(Modeling code records)

↓

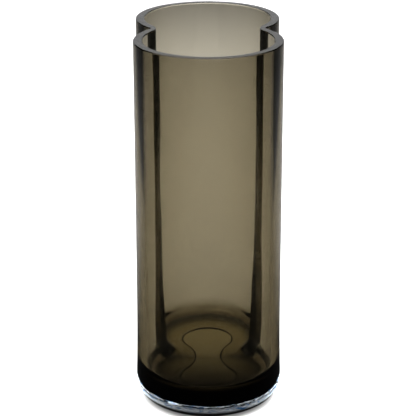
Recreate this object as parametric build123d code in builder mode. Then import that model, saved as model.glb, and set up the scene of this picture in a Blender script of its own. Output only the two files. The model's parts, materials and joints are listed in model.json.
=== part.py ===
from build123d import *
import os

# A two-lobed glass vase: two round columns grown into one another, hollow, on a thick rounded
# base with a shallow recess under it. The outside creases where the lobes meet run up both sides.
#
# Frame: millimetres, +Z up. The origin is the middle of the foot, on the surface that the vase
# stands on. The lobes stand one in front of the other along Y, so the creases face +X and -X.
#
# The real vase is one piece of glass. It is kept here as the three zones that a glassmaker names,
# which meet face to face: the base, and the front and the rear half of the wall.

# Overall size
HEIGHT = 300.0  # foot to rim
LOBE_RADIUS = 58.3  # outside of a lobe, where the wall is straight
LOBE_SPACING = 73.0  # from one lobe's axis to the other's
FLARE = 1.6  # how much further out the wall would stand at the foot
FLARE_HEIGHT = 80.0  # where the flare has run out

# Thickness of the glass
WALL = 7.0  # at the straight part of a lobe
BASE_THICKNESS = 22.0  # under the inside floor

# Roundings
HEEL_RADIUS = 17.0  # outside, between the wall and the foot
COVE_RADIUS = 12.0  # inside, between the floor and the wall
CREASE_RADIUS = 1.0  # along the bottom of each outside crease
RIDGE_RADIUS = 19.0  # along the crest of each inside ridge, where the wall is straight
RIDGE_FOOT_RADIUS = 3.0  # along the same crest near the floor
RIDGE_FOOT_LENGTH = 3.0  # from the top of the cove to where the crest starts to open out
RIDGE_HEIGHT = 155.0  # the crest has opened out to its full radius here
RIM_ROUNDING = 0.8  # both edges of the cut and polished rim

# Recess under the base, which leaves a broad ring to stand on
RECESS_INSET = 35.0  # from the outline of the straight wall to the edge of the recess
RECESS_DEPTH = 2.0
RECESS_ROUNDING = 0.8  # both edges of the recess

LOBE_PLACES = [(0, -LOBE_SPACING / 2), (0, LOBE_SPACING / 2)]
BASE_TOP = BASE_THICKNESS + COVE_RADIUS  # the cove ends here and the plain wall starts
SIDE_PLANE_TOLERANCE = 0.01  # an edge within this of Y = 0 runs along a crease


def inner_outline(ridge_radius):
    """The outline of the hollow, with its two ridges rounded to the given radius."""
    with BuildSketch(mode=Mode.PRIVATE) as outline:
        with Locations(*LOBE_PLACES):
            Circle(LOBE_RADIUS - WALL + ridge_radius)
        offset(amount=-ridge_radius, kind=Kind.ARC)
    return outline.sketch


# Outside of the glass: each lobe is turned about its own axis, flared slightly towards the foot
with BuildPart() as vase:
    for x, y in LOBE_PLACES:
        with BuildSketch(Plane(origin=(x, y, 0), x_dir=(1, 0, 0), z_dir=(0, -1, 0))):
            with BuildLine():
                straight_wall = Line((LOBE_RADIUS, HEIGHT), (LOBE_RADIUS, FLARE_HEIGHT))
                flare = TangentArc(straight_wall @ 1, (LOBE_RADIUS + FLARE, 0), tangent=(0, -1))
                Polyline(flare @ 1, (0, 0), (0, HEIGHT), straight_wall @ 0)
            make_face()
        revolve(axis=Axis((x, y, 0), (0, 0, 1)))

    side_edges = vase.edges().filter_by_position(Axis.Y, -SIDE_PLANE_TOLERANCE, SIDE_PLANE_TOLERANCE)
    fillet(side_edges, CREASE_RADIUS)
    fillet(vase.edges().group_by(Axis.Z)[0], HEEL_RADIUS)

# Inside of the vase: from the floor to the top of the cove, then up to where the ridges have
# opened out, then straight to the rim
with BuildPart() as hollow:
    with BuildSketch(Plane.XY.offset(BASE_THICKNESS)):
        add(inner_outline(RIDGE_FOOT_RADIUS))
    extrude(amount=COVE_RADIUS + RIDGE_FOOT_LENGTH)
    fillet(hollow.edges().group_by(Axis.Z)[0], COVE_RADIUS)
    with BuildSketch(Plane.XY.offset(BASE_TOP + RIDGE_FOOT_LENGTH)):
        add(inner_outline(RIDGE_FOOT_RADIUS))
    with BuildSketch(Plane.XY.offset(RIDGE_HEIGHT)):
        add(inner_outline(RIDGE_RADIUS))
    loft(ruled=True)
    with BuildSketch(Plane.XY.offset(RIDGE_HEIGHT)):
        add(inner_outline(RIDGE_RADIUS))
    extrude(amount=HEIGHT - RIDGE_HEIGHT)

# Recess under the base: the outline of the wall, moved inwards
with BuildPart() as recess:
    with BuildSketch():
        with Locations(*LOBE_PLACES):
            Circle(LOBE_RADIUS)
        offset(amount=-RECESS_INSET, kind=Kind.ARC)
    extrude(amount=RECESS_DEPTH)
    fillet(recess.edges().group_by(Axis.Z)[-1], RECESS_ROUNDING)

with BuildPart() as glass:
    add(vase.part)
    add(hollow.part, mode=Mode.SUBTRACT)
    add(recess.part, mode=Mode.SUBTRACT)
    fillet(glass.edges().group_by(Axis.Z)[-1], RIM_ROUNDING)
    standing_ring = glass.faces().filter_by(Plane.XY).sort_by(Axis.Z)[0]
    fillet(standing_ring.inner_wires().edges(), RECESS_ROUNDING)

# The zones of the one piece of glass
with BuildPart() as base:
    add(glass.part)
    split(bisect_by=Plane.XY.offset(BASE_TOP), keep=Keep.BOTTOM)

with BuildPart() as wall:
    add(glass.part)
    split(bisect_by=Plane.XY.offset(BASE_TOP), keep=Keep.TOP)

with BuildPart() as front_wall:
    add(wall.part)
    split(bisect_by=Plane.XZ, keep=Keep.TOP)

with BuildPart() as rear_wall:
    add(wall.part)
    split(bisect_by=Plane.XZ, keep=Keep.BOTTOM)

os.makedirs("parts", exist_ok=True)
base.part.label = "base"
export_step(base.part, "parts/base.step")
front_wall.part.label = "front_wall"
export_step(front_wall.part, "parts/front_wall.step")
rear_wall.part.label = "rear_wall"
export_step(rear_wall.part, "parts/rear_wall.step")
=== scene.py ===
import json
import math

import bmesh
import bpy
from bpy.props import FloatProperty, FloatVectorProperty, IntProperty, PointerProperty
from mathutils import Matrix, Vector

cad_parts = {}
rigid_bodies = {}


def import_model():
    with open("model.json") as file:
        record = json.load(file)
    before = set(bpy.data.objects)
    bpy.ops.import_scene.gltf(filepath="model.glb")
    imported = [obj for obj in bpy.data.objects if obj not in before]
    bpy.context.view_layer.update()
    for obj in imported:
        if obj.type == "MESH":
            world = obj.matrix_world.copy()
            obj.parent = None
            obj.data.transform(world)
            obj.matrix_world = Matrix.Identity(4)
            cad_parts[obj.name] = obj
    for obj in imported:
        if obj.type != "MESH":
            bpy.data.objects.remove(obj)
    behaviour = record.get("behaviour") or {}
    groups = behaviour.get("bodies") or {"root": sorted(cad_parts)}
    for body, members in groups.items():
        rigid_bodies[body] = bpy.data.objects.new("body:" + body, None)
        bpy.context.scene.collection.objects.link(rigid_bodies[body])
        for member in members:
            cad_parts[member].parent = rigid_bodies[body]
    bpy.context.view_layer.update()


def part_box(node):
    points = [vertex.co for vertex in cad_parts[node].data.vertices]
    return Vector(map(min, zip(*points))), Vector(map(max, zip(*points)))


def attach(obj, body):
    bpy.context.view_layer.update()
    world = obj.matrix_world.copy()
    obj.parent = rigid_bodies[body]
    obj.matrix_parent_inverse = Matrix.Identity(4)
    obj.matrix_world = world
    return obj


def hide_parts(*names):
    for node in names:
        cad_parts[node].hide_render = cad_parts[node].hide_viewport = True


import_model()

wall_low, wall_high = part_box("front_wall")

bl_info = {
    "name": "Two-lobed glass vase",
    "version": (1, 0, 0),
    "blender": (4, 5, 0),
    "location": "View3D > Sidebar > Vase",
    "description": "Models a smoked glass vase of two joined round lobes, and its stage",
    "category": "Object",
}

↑
↓

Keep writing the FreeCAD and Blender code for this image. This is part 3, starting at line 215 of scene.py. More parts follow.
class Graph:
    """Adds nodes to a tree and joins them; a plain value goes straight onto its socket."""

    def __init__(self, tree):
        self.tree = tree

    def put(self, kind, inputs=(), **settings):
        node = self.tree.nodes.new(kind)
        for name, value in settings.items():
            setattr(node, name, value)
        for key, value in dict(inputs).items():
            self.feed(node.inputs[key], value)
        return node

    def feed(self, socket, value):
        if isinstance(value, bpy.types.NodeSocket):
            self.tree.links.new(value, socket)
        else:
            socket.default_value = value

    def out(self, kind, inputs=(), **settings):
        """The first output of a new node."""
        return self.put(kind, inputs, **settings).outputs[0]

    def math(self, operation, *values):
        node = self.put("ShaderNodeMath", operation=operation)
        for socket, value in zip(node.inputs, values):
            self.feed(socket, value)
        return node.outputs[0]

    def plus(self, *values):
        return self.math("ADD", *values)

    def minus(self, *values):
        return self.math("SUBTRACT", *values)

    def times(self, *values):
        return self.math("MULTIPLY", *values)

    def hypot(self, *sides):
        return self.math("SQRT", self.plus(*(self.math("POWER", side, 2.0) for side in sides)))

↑

> _TO BE DONE_
Retype the entries above exactly, but only from the line containing "Recreate this object" through the line containing "SIDE_PLANE_TOLERANCE = 0.01", both included.

> _RESULT_
Recreate this object as parametric build123d code in builder mode. Then import that model, saved as model.glb, and set up the scene of this picture in a Blender script of its own. Output only the two files. The model's parts, materials and joints are listed in model.json.
=== part.py ===
from build123d import *
import os

# A two-lobed glass vase: two round columns grown into one another, hollow, on a thick rounded
# base with a shallow recess under it. The outside creases where the lobes meet run up both sides.
#
# Frame: millimetres, +Z up. The origin is the middle of the foot, on the surface that the vase
# stands on. The lobes stand one in front of the other along Y, so the creases face +X and -X.
#
# The real vase is one piece of glass. It is kept here as the three zones that a glassmaker names,
# which meet face to face: the base, and the front and the rear half of the wall.

# Overall size
HEIGHT = 300.0  # foot to rim
LOBE_RADIUS = 58.3  # outside of a lobe, where the wall is straight
LOBE_SPACING = 73.0  # from one lobe's axis to the other's
FLARE = 1.6  # how much further out the wall would stand at the foot
FLARE_HEIGHT = 80.0  # where the flare has run out

# Thickness of the glass
WALL = 7.0  # at the straight part of a lobe
BASE_THICKNESS = 22.0  # under the inside floor

# Roundings
HEEL_RADIUS = 17.0  # outside, between the wall and the foot
COVE_RADIUS = 12.0  # inside, between the floor and the wall
CREASE_RADIUS = 1.0  # along the bottom of each outside crease
RIDGE_RADIUS = 19.0  # along the crest of each inside ridge, where the wall is straight
RIDGE_FOOT_RADIUS = 3.0  # along the same crest near the floor
RIDGE_FOOT_LENGTH = 3.0  # from the top of the cove to where the crest starts to open out
RIDGE_HEIGHT = 155.0  # the crest has opened out to its full radius here
RIM_ROUNDING = 0.8  # both edges of the cut and polished rim

# Recess under the base, which leaves a broad ring to stand on
RECESS_INSET = 35.0  # from the outline of the straight wall to the edge of the recess
RECESS_DEPTH = 2.0
RECESS_ROUNDING = 0.8  # both edges of the recess

LOBE_PLACES = [(0, -LOBE_SPACING / 2), (0, LOBE_SPACING / 2)]
BASE_TOP = BASE_THICKNESS + COVE_RADIUS  # the cove ends here and the plain wall starts
SIDE_PLANE_TOLERANCE = 0.01  # an edge within this of Y = 0 runs along a crease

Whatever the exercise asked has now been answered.